There were about 48 such main camps and several other smaller camps dotted mostly in Germany, Austria, Poland, France, Ukraine, Czech Republic, Latvia, Netherlands and most of the Eastern Europe.
Some of the most notorious of the Concentration, Euthanasia and Extermination camps were – Auschwitz-Birkenau, Belzec, Buchenwald, Dachau, Gross-Rosen, Majdanek, Sachsenhausen, Stutthof, Treblinka, Sobibor and Chelmno. Most of them which were built between 1941 to 1944 now have been preserved as Holocaust Monuments or memorials. The main Concentration camps of Auschwitz-Birkenau, Belzec, Treblinka, Sobibor, Majdanek and Chelmno are now well-preserved monuments.
In the past Ukraine was the centre of the first eastern Slavic state, Kyivan Rus, which during the 10th and 11th centuries was the largest and most powerful state in Europe. Weakened by internecine quarrels and Mongol invasions, Kyivan Rus was later incorporated into the Grand Duchy of Lithuania and eventually into the Polish-Lithuanian Commonwealth.

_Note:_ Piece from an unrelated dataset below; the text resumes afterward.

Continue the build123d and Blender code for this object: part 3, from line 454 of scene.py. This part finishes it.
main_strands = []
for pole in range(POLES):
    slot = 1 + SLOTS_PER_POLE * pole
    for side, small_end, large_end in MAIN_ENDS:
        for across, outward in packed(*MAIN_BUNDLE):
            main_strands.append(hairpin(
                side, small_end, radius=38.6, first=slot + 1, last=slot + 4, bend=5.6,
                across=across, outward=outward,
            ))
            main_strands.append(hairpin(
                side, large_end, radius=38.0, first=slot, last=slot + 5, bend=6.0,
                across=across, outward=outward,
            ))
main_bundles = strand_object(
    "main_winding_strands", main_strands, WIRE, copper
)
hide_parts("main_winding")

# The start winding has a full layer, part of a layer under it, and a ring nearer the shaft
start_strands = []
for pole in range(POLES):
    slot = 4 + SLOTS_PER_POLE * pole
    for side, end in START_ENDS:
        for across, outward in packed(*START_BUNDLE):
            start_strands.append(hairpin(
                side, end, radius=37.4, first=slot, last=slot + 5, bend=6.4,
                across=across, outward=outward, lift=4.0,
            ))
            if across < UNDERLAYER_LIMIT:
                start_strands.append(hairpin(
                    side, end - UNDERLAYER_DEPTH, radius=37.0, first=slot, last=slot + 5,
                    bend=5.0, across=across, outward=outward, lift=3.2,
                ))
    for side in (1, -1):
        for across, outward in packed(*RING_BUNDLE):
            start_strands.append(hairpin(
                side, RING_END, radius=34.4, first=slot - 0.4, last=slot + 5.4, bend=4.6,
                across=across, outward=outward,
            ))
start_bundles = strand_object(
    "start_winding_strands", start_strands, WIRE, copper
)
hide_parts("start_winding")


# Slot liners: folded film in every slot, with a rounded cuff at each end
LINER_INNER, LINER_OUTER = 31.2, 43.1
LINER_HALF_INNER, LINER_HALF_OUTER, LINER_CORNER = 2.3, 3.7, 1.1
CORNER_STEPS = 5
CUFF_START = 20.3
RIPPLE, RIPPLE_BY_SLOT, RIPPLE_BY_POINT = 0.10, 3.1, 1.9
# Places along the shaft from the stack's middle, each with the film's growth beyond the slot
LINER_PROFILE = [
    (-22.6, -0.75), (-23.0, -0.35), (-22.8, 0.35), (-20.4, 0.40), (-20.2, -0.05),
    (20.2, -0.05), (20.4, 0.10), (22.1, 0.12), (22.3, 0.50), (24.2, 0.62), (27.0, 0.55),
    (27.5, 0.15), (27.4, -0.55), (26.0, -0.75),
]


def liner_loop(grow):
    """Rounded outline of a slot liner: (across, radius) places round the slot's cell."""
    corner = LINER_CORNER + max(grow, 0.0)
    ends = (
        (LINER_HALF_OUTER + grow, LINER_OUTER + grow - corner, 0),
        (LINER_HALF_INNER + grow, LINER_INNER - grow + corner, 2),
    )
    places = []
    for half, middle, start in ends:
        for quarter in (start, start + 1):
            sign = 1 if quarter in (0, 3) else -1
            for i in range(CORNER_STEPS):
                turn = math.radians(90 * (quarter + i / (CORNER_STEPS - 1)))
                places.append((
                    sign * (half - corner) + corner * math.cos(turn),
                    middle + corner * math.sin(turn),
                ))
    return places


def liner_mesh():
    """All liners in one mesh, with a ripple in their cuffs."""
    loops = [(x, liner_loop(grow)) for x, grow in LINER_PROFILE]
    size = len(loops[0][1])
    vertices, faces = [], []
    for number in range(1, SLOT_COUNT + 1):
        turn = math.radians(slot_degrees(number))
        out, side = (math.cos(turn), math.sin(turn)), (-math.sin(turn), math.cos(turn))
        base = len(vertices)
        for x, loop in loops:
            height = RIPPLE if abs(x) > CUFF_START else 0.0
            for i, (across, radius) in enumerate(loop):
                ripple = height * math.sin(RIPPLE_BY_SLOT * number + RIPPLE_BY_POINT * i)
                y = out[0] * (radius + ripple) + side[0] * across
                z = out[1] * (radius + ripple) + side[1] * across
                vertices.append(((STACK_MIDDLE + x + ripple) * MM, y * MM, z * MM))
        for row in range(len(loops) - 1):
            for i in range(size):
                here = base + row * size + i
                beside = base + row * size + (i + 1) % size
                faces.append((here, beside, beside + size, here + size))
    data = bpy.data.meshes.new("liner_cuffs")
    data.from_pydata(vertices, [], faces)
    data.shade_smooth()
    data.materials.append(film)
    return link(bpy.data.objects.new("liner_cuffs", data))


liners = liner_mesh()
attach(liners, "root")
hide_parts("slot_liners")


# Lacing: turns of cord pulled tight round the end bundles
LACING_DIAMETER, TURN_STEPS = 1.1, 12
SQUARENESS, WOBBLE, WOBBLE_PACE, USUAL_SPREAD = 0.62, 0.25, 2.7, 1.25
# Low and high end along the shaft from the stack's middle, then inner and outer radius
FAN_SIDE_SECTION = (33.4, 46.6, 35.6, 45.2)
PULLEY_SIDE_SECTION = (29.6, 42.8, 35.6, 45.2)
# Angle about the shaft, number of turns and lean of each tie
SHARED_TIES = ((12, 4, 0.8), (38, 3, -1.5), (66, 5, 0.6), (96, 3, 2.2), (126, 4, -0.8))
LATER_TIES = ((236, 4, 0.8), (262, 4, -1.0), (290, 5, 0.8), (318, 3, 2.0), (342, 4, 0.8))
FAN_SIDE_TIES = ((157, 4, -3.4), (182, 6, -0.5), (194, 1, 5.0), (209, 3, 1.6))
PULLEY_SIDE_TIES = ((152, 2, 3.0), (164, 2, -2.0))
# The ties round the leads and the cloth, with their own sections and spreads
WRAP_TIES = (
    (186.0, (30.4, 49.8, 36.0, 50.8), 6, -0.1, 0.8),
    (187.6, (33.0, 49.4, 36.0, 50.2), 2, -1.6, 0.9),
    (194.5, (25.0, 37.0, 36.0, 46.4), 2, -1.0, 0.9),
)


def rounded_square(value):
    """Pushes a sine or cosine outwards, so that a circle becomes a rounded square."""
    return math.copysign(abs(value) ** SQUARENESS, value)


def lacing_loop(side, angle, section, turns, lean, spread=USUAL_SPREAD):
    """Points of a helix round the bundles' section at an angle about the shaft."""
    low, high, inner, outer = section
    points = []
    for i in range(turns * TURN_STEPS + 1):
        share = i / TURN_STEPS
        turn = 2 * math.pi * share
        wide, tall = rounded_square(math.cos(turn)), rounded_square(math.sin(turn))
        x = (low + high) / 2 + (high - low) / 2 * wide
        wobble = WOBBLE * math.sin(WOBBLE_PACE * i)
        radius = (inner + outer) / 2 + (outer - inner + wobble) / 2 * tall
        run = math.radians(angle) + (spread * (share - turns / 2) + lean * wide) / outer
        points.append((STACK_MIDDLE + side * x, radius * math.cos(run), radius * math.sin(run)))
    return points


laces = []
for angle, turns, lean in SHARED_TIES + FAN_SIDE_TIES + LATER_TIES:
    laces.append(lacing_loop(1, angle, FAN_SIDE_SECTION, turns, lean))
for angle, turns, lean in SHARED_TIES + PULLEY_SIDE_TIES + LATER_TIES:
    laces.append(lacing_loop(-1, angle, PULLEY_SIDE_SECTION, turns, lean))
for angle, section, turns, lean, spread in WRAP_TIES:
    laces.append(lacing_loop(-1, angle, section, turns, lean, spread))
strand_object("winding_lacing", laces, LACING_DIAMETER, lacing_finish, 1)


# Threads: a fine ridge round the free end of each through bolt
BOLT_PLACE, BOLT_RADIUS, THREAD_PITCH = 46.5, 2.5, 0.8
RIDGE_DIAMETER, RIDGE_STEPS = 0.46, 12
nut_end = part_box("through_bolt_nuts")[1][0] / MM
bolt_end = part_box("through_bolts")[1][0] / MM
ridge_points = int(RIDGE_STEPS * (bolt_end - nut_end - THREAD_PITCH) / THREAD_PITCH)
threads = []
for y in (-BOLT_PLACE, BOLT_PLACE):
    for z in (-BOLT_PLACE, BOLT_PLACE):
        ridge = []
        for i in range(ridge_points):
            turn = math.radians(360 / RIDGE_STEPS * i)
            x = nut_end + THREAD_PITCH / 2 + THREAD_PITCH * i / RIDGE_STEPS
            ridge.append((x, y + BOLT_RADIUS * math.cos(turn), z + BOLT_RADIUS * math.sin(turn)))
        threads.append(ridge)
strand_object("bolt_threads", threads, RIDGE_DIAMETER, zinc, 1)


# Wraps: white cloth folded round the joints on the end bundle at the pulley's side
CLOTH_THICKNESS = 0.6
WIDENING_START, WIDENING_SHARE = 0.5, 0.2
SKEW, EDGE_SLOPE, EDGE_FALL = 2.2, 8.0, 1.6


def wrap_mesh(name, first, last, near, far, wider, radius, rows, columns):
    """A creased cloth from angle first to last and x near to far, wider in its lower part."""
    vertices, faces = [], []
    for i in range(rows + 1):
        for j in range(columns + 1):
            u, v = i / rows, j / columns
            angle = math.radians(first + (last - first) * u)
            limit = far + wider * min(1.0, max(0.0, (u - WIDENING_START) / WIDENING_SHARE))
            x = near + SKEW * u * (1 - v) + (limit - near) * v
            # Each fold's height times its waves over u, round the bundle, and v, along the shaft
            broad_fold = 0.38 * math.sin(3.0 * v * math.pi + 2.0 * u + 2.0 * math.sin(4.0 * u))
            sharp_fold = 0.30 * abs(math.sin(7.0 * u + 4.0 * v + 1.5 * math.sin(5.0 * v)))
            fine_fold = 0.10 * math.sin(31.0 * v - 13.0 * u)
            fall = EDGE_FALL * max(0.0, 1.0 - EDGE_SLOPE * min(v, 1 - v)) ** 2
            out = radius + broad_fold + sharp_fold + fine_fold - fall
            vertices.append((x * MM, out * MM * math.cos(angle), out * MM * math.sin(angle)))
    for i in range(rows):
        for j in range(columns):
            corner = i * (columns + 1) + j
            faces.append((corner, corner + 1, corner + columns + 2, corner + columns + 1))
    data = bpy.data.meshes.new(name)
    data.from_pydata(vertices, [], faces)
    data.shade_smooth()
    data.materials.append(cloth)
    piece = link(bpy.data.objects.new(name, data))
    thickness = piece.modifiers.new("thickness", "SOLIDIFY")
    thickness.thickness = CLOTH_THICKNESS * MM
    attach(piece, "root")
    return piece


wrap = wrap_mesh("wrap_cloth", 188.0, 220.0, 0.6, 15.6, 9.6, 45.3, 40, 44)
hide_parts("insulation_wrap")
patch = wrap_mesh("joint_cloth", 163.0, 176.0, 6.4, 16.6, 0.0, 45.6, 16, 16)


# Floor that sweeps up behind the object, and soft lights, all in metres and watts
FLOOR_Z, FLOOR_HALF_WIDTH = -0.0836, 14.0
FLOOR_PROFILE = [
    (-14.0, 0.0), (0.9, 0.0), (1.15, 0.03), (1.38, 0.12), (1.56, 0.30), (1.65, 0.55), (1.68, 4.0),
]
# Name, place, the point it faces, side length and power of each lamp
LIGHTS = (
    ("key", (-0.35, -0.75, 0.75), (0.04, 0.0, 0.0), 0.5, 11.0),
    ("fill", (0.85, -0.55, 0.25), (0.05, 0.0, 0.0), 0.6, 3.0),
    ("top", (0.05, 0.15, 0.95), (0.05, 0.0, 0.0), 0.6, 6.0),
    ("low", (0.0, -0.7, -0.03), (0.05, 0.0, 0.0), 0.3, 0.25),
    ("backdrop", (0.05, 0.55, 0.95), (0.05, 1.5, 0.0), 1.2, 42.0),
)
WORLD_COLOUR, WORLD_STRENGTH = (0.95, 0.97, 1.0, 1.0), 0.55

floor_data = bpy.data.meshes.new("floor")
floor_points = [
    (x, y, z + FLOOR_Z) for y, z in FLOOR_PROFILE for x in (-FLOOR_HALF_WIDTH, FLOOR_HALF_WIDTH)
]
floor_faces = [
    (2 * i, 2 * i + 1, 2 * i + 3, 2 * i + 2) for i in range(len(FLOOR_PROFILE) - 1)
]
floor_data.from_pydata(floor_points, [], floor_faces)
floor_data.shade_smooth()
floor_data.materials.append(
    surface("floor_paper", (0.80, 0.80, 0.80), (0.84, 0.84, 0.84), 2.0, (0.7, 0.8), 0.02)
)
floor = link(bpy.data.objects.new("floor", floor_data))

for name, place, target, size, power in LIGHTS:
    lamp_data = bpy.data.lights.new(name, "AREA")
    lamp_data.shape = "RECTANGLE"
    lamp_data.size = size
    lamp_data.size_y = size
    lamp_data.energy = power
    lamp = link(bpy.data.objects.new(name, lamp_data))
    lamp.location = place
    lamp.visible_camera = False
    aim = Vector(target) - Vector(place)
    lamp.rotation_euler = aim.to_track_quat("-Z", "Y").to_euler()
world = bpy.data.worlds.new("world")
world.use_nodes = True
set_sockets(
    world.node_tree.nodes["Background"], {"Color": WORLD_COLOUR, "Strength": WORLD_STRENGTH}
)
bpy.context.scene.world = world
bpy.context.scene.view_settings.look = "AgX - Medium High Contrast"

A new Ukrainian state, the Cossack Hetmanate, was established during the mid-17th century after an uprising against the Poles (Poland). Despite continuous Muscovite (Moscow) pressure, the Hetmanate managed to remain autonomous for well over 100 years. During the latter part of the 18th century, most Ukrainian ethnographic territory was absorbed by the Russian Empire
Following the collapse of Czarist Russia in 1917, Ukraine was able to achieve a short-lived period of independence (1917-20), but was reconquered and forced to endure a brutal Soviet rule that engineered two forced famines (1921-22 and 1932-33) in which over 8 million died.
Final independence for Ukraine was achieved in 1991 with the dissolution of the USSR, democracy and prosperity remained elusive as the legacy of state control and endemic corruption stalled efforts at economic reform, privatization, and civil liberties. Ukraine has also not been able to shake-off its turbulent historical past, that of being a state that never remained independent for too long.
It is not just the endemic corruption and the need for reforms, Ukraine needs the rest of the world to live up to its assurances given as it relinquished the Soviet nuclear arsenal on its soil. It also needs guarantees on its energy security. Ukraine today is a living testimony of how a state becomes a pawn in the game of international diplomacy if it over relies on unkept promises by its benefactors who fail to live up to them and then pays for it dearly.